O Sweet Lord, awaken us from the sleep of sin; awaken O Lord!
To You be glory and thanks always. Amen.”
A younger version of myself wept and wept when I saw this event of the Gospel dramatized on a small black-and-white broadcast television as a 12-year-old. I was in our family home in Chicago. We had troubles, I had grief. It may have seemed ridiculous that a Hollywood biblical epic, The Greatest Story Ever Told, could elicit such a response from me. I sought to hide my tears from my dear parents for they were not so religiously inclined.
For you see, I had never heard this account before in my Unitarian-Universalist childhood, we did not read the Bible in our house. It was so powerful to me even in derivative form.
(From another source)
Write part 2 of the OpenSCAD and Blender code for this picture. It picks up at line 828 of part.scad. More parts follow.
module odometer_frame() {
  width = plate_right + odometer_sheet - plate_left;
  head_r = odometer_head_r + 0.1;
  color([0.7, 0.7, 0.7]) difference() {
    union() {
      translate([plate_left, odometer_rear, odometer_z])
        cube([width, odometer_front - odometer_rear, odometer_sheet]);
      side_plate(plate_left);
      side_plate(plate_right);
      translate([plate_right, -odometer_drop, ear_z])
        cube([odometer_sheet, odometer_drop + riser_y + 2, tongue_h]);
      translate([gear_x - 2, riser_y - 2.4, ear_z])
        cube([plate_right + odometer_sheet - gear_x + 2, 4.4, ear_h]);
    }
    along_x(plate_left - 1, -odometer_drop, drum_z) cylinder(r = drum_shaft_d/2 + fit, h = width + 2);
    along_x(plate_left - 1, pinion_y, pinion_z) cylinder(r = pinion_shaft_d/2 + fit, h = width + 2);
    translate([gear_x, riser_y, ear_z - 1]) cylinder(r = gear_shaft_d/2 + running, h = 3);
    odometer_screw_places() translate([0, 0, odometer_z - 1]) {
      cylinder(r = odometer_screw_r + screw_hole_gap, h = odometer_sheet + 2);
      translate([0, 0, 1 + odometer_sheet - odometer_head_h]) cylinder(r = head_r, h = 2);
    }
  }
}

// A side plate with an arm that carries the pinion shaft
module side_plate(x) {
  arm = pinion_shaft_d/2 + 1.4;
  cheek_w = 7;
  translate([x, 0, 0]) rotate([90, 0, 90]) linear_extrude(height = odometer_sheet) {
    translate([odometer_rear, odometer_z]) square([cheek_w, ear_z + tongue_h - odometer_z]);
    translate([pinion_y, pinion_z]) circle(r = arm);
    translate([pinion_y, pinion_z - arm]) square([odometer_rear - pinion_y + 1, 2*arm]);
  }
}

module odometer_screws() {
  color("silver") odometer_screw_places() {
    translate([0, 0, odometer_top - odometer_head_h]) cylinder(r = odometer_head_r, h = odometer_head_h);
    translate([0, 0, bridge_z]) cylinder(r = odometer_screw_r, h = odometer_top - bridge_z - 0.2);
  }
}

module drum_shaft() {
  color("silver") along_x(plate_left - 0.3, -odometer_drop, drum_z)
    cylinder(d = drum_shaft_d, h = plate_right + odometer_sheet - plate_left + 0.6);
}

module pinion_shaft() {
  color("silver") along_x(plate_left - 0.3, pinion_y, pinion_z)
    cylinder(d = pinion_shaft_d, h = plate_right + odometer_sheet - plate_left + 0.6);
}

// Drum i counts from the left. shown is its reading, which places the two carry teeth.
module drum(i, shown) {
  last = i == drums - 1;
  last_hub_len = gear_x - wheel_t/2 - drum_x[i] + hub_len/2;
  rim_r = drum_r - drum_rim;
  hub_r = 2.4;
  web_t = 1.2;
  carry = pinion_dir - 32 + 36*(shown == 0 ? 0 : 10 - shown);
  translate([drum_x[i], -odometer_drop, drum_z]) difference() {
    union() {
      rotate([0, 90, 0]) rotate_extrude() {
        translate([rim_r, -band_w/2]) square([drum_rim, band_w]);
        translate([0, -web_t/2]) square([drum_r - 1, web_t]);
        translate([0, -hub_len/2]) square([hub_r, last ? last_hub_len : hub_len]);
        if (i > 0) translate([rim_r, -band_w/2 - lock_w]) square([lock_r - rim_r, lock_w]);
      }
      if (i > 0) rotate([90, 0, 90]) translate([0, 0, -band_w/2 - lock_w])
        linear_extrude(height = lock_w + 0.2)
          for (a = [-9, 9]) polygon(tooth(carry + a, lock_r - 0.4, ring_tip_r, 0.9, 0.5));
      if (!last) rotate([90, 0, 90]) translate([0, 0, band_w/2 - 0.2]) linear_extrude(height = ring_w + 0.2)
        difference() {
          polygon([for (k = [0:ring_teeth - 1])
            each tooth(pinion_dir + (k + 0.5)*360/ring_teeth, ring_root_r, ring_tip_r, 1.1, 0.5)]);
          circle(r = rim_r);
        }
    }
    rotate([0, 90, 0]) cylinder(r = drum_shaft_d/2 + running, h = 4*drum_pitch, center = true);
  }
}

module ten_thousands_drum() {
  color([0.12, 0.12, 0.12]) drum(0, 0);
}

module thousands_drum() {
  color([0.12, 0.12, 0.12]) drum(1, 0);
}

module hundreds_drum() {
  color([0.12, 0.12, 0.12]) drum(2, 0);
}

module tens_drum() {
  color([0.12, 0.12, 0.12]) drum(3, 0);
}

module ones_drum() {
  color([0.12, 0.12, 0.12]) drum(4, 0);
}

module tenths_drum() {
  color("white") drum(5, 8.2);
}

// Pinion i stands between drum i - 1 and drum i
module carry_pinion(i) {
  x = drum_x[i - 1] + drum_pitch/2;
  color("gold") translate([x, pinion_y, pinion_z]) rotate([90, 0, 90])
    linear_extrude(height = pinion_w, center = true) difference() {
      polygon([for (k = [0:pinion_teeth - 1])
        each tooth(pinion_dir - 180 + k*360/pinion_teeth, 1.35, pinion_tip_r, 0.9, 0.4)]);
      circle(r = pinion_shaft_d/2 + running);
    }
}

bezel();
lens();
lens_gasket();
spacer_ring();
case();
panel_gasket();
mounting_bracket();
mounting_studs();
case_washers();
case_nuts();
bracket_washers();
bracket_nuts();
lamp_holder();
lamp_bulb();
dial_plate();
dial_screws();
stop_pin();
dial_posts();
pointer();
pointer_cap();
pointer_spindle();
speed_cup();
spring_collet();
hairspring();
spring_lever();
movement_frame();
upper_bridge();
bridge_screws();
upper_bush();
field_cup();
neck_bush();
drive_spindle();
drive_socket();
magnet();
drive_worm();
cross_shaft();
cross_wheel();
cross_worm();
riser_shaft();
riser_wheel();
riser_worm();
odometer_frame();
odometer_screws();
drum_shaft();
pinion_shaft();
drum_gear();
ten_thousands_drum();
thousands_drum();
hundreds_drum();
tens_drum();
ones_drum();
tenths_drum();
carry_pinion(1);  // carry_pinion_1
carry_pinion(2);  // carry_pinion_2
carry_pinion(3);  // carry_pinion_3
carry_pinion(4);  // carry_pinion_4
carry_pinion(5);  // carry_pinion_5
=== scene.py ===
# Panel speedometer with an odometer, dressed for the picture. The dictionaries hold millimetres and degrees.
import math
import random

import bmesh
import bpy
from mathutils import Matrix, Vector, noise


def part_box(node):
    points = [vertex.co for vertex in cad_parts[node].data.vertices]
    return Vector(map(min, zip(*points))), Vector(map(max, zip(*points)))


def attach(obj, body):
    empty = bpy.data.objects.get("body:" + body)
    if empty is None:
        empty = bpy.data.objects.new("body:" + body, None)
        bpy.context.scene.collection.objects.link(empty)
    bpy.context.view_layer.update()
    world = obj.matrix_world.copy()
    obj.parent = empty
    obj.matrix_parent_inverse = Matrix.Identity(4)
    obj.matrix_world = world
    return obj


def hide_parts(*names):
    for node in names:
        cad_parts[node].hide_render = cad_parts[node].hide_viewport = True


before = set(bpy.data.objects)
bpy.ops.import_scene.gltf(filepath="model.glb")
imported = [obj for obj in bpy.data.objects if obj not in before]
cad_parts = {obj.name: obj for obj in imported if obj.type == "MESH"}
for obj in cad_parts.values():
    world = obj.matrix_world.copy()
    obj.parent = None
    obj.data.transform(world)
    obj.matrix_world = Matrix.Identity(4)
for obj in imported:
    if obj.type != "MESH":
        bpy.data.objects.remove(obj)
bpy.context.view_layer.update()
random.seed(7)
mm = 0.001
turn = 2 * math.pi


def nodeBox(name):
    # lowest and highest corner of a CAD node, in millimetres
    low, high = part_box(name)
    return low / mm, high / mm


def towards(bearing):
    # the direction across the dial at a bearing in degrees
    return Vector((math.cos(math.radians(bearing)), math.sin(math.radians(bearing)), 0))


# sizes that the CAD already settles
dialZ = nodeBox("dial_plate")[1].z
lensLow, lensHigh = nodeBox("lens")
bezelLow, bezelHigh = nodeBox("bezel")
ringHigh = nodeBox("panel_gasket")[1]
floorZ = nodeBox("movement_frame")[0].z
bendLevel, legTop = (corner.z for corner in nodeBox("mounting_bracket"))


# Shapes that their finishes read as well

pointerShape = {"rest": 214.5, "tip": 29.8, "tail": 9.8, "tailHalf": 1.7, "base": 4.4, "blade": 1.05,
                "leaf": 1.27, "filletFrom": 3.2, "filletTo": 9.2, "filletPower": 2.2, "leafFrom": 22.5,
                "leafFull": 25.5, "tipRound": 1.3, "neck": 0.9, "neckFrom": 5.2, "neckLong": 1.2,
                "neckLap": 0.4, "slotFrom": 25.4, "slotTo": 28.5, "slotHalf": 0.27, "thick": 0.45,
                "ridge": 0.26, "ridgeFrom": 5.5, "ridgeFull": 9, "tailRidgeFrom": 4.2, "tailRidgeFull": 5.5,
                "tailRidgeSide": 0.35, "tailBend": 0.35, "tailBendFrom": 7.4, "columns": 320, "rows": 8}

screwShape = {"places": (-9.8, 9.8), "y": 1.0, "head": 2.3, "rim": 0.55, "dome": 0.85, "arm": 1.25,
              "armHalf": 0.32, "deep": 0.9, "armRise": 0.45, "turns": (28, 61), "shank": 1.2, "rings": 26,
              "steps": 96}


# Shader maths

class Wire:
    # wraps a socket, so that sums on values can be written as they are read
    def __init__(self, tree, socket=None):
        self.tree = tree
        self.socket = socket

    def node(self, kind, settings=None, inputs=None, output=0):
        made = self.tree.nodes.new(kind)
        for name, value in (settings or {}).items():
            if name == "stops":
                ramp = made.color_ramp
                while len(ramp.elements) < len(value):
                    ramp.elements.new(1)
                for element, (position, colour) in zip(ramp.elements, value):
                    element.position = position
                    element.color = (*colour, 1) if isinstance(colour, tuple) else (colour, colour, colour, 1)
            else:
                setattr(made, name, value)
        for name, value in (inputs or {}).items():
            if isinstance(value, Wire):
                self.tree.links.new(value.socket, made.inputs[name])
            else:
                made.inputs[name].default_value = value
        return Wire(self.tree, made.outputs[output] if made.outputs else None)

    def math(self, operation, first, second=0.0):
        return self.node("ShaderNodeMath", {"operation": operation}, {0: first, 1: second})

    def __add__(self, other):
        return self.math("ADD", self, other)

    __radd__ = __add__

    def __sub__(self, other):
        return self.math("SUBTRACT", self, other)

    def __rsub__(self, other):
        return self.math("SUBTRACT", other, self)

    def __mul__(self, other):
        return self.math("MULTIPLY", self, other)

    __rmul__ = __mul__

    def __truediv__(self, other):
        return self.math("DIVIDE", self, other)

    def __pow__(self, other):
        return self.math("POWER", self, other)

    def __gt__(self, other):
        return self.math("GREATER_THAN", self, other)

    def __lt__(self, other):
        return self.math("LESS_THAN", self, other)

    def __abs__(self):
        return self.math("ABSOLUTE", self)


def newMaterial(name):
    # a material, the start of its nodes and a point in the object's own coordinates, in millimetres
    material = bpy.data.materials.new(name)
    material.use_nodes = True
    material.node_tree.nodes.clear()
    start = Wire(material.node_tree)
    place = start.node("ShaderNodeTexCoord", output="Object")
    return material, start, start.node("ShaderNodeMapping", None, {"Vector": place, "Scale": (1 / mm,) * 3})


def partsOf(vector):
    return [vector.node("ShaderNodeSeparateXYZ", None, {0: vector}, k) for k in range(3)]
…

I felt in my own self-centered and sinful self, not knowing Christ or His Church, called from the tomb. Such hope that the ultimate fear of mankind was conquered by the love of our God.
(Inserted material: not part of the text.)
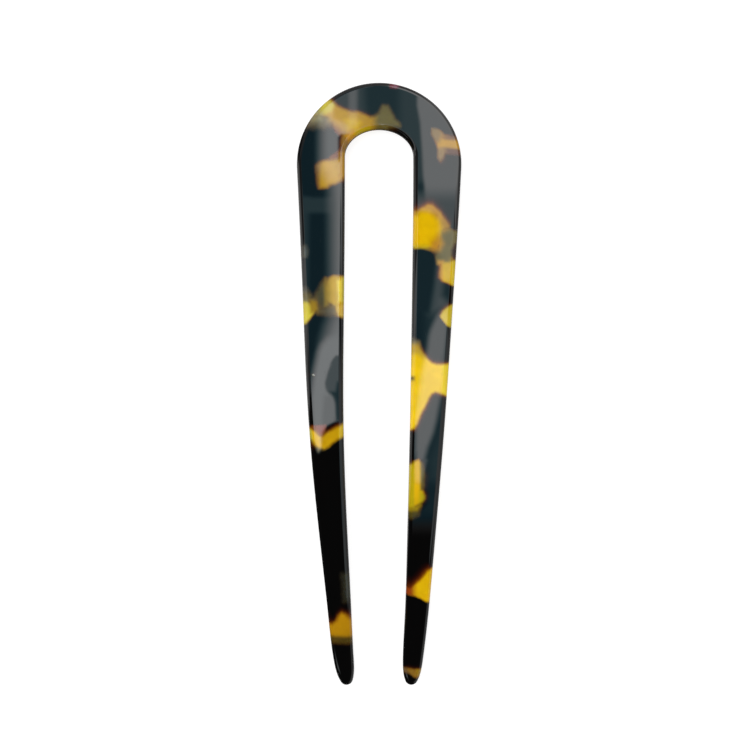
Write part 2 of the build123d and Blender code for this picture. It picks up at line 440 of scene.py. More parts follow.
# Corners are x, y in millimetres as seen from the front, at the upper face, and run
# past the pin's edge where a patch does. soft is the half width of the border, lean
# how far the body moves in x and y per millimetre of depth, and taper how much it
# narrows, or widens where it is negative.
Patch = namedtuple("Patch", "name tone soft corners lean taper", defaults=((0, 0), 0.0))
AMBER_AND_PAINTED_REFLECTION_PATCHES = [
    Patch("left_shoulder", AMBER, 0.55, lean=(0.2, 0.2), corners=[
        (-15.2, 56.9), (-13.0, 60.2), (-11.0, 60.0), (-9.6, 59.1), (-8.8, 58.4), (-7.6, 57.8),
        (-6.0, 57.2), (-4.4, 57.1), (-3.0, 56.6), (-2.0, 56.1), (-1.5, 55.1), (-1.4, 49.9),
        (-5.2, 49.9), (-6.8, 52.4), (-7.5, 53.1), (-8.2, 54.0), (-9.2, 54.6), (-10.2, 55.4),
        (-11.3, 56.0), (-13.2, 56.2),
    ]),
    # Painted reflection: a grey veil of mirrored light over the shoulder.
    Patch("left_shoulder_painted_veil", PAINTED_VEIL, 1.5, [
        (-15.2, 57.2), (-9.4, 56.4), (-8.8, 55.0), (-10.4, 54.4), (-12.4, 54.2), (-14.8, 54.4),
    ]),
    Patch("left_shoulder_film", MAROON, 0.5, [
        (-9.8, 55.4), (-8.4, 55.1), (-7.1, 54.1), (-6.9, 52.5), (-8.2, 52.2), (-9.1, 52.9),
        (-9.7, 54.2),
    ]),
    Patch("slot_sliver", TAN, 0.35, lean=(-0.7, 0.0), corners=[
        (-7.7, 52.7), (-6.5, 53.4), (-5.1, 54.1), (-4.9, 47.2), (-7.8, 47.2), (-7.9, 50.1),
    ]),
    Patch("left_root", AMBER, 0.65, taper=-0.1, corners=[
        (-13.1, 45.8), (-12.5, 46.5), (-11.0, 46.9), (-9.8, 47.2), (-8.6, 47.4), (-7.6, 48.2),
        (-5.0, 48.5), (-5.0, 43.4), (-7.5, 43.3), (-8.3, 42.6), (-9.3, 42.0), (-10.4, 41.7),
        (-11.0, 41.2), (-12.6, 41.1), (-12.8, 42.5), (-13.0, 44.1),
    ]),
    Patch("left_root_film", MAROON, 0.4, [
        (-10.4, 46.9), (-8.4, 47.2), (-7.9, 49.9), (-8.6, 48.9), (-10.2, 47.7),
    ]),
    Patch("slot_end", OLIVE, 0.7, [
        (-3.0, 56.0), (-1.1, 56.2), (-0.0, 57.0), (0.8, 58.5), (1.8, 58.5), (2.6, 57.0),
        (3.4, 55.6), (4.2, 54.8), (4.4, 54.1), (-3.0, 54.1),
    ]),
    Patch("slot_end_rim", OLIVE, 0.5, [
        (-3.1, 54.8), (0.9, 54.7), (2.1, 54.3), (1.7, 52.6), (-3.1, 52.6),
    ]),
    Patch("crown_spark", ROSE, 0.4, [
        (2.3, 62.3), (2.4, 65.0), (5.0, 65.0), (4.5, 62.8), (3.6, 62.2),
    ]),
    Patch("right_shoulder", (0.34, 0.17, 0.006), 0.45, lean=(0.15, -0.5), taper=-0.1, corners=[
        (11.1, 53.8), (12.3, 53.6), (13.3, 52.8), (14.1, 51.9), (15.4, 51.3), (18.6, 50.8),
        (18.6, 49.3), (16.2, 49.5), (13.9, 49.8), (13.7, 48.3), (13.3, 47.4), (12.8, 46.9),
        (12.3, 47.5), (12.3, 48.8), (12.2, 50.2), (11.7, 51.4), (11.1, 52.6),
    ]),
    Patch("right_shoulder_film", (0.080, 0.028, 0.016), 0.5, [
        (12.8, 52.4), (14.4, 52.2), (15.6, 51.9), (18.0, 51.8), (18.0, 48.0), (15.6, 48.2),
        (13.8, 48.4), (13.2, 50.0),
    ]),
    Patch("right_root", GOLD, 0.4, lean=(0.0, 0.6), taper=-0.2, corners=[
        (4.8, 35.6), (7.2, 35.8), (8.2, 36.2), (9.2, 36.9), (10.2, 37.4), (11.2, 37.3),
        (11.9, 36.7), (12.8, 35.9), (13.4, 34.9), (14.2, 33.7), (14.8, 32.9), (13.5, 32.2),
        (13.0, 31.0), (12.8, 29.4), (12.2, 28.3), (9.8, 28.4), (7.8, 28.3), (4.8, 28.1),
    ]),
    Patch("right_root_foot", (0.055, 0.030, 0.022), 0.6, [
        (9.4, 28.6), (12.4, 28.7), (12.8, 27.3), (12.0, 27.1), (11.0, 27.9),
    ]),
    Patch("right_root_tail", OLIVE, 0.45, [
        (12.7, 32.2), (14.3, 32.7), (15.7, 32.1), (18.4, 31.9), (18.4, 29.6), (15.7, 29.4),
        (15.1, 28.0), (15.1, 25.0), (12.1, 25.0), (11.8, 26.6), (12.2, 28.2), (12.6, 29.8),
    ]),
    Patch("right_edge_upper", GOLD, 0.4, lean=(-0.25, 0.0), taper=-0.1, corners=[
        (12.9, 25.2), (14.0, 25.6), (15.4, 25.8), (18.2, 26.0), (18.2, 20.4), (15.4, 20.7),
        (14.4, 21.2), (13.3, 21.6), (12.7, 22.2),
    ]),
    Patch("right_edge_lower", (0.48, 0.35, 0.022), 0.35, lean=(-0.1, 0.35), taper=-0.1, corners=[
        (12.8, 14.1), (13.4, 15.2), (14.0, 15.8), (15.0, 16.4), (18.0, 16.6), (18.0, 11.6),
        (15.0, 11.7), (14.2, 12.2), (13.6, 13.0),
    ]),
    Patch("left_middle", (0.42, 0.26, 0.002), 0.5, lean=(-0.3, 0.0), corners=[
        (-10.9, 21.5), (-10.4, 22.2), (-9.6, 22.6), (-8.4, 22.6), (-5.0, 22.3), (-5.0, 13.9),
        (-7.5, 13.9), (-8.6, 14.3), (-9.0, 15.0), (-9.4, 16.1), (-10.0, 16.8), (-11.0, 17.1),
        (-11.3, 18.4), (-11.2, 20.2),
    ]),
    Patch("left_middle_fade", (0.050, 0.044, 0.016), 0.8, [
        (-13.3, 18.7), (-12.1, 20.9), (-11.1, 22.1), (-10.7, 19.7), (-10.5, 16.5), (-11.5, 15.3),
        (-13.3, 15.3), (-13.7, 17.1),
    ]),
    Patch("left_middle_under", (0.074, 0.053, 0.022), 0.9, [
        (-13.0, 15.8), (-8.9, 16.6), (-8.9, 14.7), (-10.6, 14.4), (-12.8, 14.8),
    ]),
    Patch("left_link", RUSSET, 0.6, [
        (-14.5, 17.9), (-12.9, 18.2), (-11.7, 17.1), (-11.3, 15.9), (-12.7, 15.3), (-14.3, 15.3),
    ]),
    # The amber chip is real; its lemon tone is partly painted edge glow, light coming in through
    # the wall.
    Patch("left_edge", LEMON, 0.4, lean=(0.0, -0.2), corners=[
        (-18.3, 17.8), (-16.1, 17.7), (-14.9, 17.5), (-14.0, 16.9), (-13.2, 16.0), (-13.0, 15.6),
        (-13.7, 14.7), (-14.6, 13.6), (-15.3, 12.7), (-18.3, 12.4),
    ]),
    # Painted reflections, this patch and the next: pale grey spots where the left edge mirrors
    # window panes.
    Patch("left_edge_painted_glint_low", (0.070, 0.070, 0.052), 0.9, [
        (-16.1, 20.0), (-15.4, 20.1), (-14.4, 18.6), (-14.2, 17.0), (-16.1, 17.0),
    ]),
    Patch("left_edge_painted_glint_high", (0.062, 0.070, 0.062), 0.7, [
        (-15.9, 28.7), (-15.4, 28.9), (-15.0, 27.7), (-15.3, 26.6), (-15.8, 26.7),
    ]),
    Patch("left_band", (0.43, 0.25, 0.002), 0.55, lean=(0.0, 0.5), taper=-0.05, corners=[
        (-18.0, -9.6), (-14.4, -9.4), (-13.4, -9.9), (-12.5, -10.8), (-11.7, -10.8), (-10.6, -10.1),
        (-9.4, -9.5), (-8.3, -9.0), (-7.8, -8.6), (-5.0, -8.4), (-5.0, -11.2), (-7.6, -11.2),
        (-8.8, -11.6), (-9.8, -12.4), (-10.6, -13.2), (-11.6, -13.8), (-12.2, -13.8),
        (-12.7, -14.2), (-13.4, -12.7), (-14.3, -11.5), (-18.0, -11.2),
    ]),
    Patch("left_band_film", (0.15, 0.014, 0.006), 0.45, [
        (-14.0, -8.8), (-11.2, -8.6), (-11.3, -9.7), (-12.0, -11.1), (-12.9, -10.5),
    ]),
    Patch("right_middle", YELLOW, 0.45, taper=-0.45, corners=[
        (3.8, 7.9), (7.2, 7.9), (8.2, 7.6), (8.8, 6.9), (9.5, 5.9), (10.2, 5.0), (11.0, 4.3),
        (12.0, 4.0), (17.8, 4.0), (17.8, -2.2), (14.0, -2.2), (13.0, -1.9), (11.8, -1.5),
        (10.9, -1.9), (10.3, -2.8), (9.8, -4.0), (9.1, -5.3), (8.4, -6.7), (7.9, -8.0), (7.3, -9.2),
        (3.8, -9.6),
    ]),
    # Painted reflection: a grey veil of mirrored light by the leg's inner edge.
    Patch("right_middle_painted_veil", (0.080, 0.076, 0.048), 0.8, [
        (4.0, 10.0), (6.6, 9.8), (8.2, 8.9), (8.6, 7.0), (4.0, 7.2),
    ]),
    Patch("right_streak", GOLD, 0.5, lean=(0.25, 0.1), taper=-0.1, corners=[
        (3.9, -17.0), (6.9, -16.8), (7.5, -16.1), (8.2, -15.9), (9.0, -16.6), (9.4, -19.2),
        (9.3, -21.2), (9.1, -22.2), (9.2, -22.9), (9.4, -23.5), (9.4, -24.0), (9.0, -24.6),
        (8.5, -25.1), (7.9, -25.6), (7.1, -26.1), (3.9, -26.4),
    ]),
    Patch("right_streak_foot", (0.055, 0.042, 0.006), 0.7, [
        (4.1, -25.6), (8.7, -25.2), (8.2, -27.4), (6.9, -28.1), (4.1, -27.8),
    ]),
    Patch("right_lower", GOLD, 0.35, lean=(-0.6, 0.6), corners=[
        (14.3, -38.6), (11.1, -38.9), (10.3, -39.4), (9.5, -40.4), (8.7, -41.4), (7.7, -42.2),
        (6.7, -43.0), (4.3, -43.0), (4.3, -44.2), (6.5, -44.4), (7.7, -44.6), (8.9, -45.1),
        (9.9, -45.8), (10.9, -46.2), (14.3, -46.4),
    ]),
    Patch("right_tip", TAN, 0.4, lean=(0.1, 0.45), corners=[
        (4.1, -59.8), (6.1, -60.0), (7.5, -60.2), (10.1, -60.2), (10.1, -61.4), (8.5, -62.2),
        (7.4, -61.8), (6.3, -61.0), (5.5, -60.9), (4.1, -61.4),
    ]),
    Patch("left_lower", (0.35, 0.175, 0.002), 0.6, lean=(0.0, 0.6), taper=-0.1, corners=[
        (-11.8, -51.1), (-9.8, -50.6), (-9.0, -49.9), (-8.5, -48.9), (-7.9, -48.2), (-7.1, -48.6),
        (-6.3, -49.5), (-4.8, -50.0), (-3.9, -53.4), (-6.8, -53.6), (-9.4, -53.5), (-11.8, -53.1),
    ]),
    Patch("left_lower_foot", (0.032, 0.024, 0.004), 0.6, [
        (-11.8, -52.5), (-3.8, -52.8), (-3.8, -54.4), (-6.8, -54.6), (-9.4, -54.4), (-11.8, -54.1),
    ]),
    Patch("left_smoke", SMOKE, 1.0, [(-7.7, -39.9), (-5.1, -39.5), (-4.7, -45.3), (-7.3, -45.5)]),
    Patch("left_speck", CHALK, 0.15, box(-13.94, 1.75, -13.49, 2.05)),
]
print(len(AMBER_AND_PAINTED_REFLECTION_PATCHES), "patches")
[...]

It would be decades later that I would emerge into life in the Orthodox Church from my sinful struggles, and that the dim shadows of iconography from that TV screen would become for me the reality of our Holy Week in the Church.
Lazarus come forth!
So God works in mysterious ways His wonders to perform. He waits for us to waken like the Apostle Paul and not the heart-hardened Judas. Brothers and sisters, let us in this Holy Week that opens to us today be obedient and faithful like the reborn Lazarus, soberly assured of the Resurrection to come, and called to evangelize those who do not know the Lord as He is present for us in His Church. For truly He Is the Resurrection and the Life. Amen.